→ Aim
The material below holds a span beginning at the line with "obj.matrix_world = Matrix.Identity(4)" and ending at the line with "piece.data.update()". Quote that span exactly, both ends included, and only that span.

→ Input rows

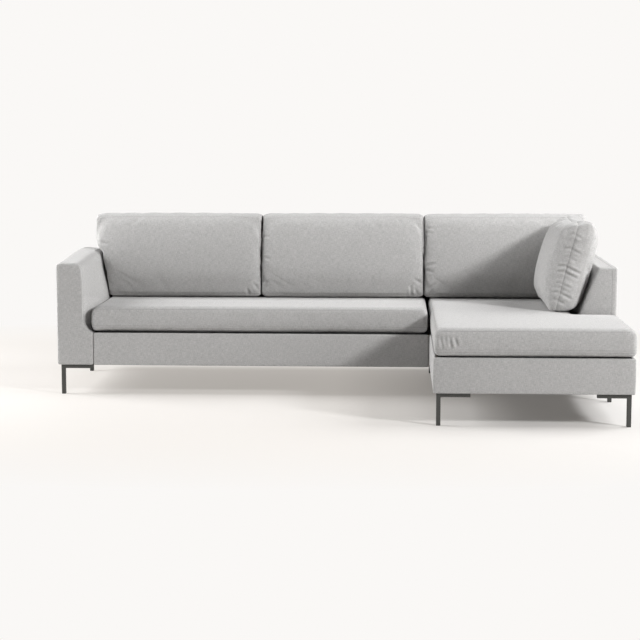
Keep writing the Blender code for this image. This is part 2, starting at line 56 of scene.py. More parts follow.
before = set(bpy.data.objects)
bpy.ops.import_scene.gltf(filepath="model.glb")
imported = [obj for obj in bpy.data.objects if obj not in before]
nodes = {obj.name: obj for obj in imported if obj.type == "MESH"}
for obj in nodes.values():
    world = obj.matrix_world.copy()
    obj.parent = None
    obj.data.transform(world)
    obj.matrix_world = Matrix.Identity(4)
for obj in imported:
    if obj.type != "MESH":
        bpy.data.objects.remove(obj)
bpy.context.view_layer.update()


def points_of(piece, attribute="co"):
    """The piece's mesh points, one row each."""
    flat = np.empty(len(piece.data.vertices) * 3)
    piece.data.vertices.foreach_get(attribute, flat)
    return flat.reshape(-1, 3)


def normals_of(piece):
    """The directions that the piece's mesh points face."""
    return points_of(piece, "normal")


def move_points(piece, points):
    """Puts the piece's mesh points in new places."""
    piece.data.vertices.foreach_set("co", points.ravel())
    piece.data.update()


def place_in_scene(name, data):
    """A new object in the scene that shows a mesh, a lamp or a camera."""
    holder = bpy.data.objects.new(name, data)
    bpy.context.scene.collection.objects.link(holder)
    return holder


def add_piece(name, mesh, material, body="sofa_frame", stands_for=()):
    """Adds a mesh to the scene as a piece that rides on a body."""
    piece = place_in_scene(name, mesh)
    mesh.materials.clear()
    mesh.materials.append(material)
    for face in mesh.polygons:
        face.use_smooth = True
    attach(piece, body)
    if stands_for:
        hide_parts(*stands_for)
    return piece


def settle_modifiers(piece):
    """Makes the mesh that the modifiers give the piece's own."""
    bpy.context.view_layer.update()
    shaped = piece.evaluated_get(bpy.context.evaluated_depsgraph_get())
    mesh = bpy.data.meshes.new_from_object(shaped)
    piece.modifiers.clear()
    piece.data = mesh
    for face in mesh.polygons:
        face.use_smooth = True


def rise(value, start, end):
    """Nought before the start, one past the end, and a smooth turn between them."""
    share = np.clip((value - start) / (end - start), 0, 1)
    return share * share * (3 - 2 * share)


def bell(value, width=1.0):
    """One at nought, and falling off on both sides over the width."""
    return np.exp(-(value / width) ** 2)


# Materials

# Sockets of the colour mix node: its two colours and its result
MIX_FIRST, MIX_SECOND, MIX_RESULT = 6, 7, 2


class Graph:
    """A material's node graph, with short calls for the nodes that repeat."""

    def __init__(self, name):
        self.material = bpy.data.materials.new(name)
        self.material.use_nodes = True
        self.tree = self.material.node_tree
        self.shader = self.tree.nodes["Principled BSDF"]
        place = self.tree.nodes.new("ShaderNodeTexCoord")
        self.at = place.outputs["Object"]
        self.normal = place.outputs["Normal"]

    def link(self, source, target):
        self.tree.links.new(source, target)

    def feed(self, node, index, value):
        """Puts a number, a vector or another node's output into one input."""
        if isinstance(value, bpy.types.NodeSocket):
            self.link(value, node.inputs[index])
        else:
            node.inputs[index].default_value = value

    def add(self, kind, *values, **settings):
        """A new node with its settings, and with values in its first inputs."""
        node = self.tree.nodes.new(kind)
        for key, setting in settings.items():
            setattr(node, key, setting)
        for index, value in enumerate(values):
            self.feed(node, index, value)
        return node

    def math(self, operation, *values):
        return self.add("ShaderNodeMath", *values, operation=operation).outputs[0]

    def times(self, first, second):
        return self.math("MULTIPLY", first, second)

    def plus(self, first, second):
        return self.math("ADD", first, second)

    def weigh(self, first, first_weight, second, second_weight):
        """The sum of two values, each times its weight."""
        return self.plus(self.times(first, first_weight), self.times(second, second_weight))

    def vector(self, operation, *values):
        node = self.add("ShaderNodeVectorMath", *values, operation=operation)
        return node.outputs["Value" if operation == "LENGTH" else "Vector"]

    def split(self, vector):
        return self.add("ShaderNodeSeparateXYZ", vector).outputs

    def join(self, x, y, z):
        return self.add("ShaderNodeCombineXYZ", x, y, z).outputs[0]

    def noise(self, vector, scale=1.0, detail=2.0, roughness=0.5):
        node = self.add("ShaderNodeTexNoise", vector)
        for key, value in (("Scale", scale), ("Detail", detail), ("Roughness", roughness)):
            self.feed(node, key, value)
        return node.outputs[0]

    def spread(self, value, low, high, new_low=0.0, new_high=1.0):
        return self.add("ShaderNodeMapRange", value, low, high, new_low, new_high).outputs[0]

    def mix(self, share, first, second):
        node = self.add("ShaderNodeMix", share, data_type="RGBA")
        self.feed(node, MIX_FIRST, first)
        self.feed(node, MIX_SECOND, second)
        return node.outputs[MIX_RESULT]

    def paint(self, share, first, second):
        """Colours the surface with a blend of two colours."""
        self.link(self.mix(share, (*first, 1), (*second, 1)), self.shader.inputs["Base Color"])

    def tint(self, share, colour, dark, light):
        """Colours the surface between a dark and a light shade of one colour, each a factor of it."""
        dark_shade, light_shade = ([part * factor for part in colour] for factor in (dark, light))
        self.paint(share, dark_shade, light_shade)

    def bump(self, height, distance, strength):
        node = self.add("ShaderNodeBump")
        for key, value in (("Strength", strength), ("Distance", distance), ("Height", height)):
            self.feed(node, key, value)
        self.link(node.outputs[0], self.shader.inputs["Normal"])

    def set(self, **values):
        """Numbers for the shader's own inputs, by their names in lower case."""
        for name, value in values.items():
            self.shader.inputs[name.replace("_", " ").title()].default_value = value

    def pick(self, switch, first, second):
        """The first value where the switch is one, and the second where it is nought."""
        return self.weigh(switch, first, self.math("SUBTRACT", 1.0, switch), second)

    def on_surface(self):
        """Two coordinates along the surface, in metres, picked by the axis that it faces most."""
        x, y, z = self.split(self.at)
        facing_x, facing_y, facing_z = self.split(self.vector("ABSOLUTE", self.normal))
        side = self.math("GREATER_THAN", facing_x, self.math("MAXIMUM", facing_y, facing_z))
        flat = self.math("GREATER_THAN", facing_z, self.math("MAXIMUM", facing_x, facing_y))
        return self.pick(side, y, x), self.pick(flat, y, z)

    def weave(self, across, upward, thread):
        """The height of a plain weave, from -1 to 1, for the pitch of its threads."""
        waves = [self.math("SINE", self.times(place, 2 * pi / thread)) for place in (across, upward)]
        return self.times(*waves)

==

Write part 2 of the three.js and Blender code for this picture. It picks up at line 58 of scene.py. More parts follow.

→ Task response
    obj.matrix_world = Matrix.Identity(4)
for obj in imported:
    if obj.type != "MESH":
        bpy.data.objects.remove(obj)
bpy.context.view_layer.update()


def points_of(piece, attribute="co"):
    """The piece's mesh points, one row each."""
    flat = np.empty(len(piece.data.vertices) * 3)
    piece.data.vertices.foreach_get(attribute, flat)
    return flat.reshape(-1, 3)


def normals_of(piece):
    """The directions that the piece's mesh points face."""
    return points_of(piece, "normal")


def move_points(piece, points):
    """Puts the piece's mesh points in new places."""
    piece.data.vertices.foreach_set("co", points.ravel())
    piece.data.update()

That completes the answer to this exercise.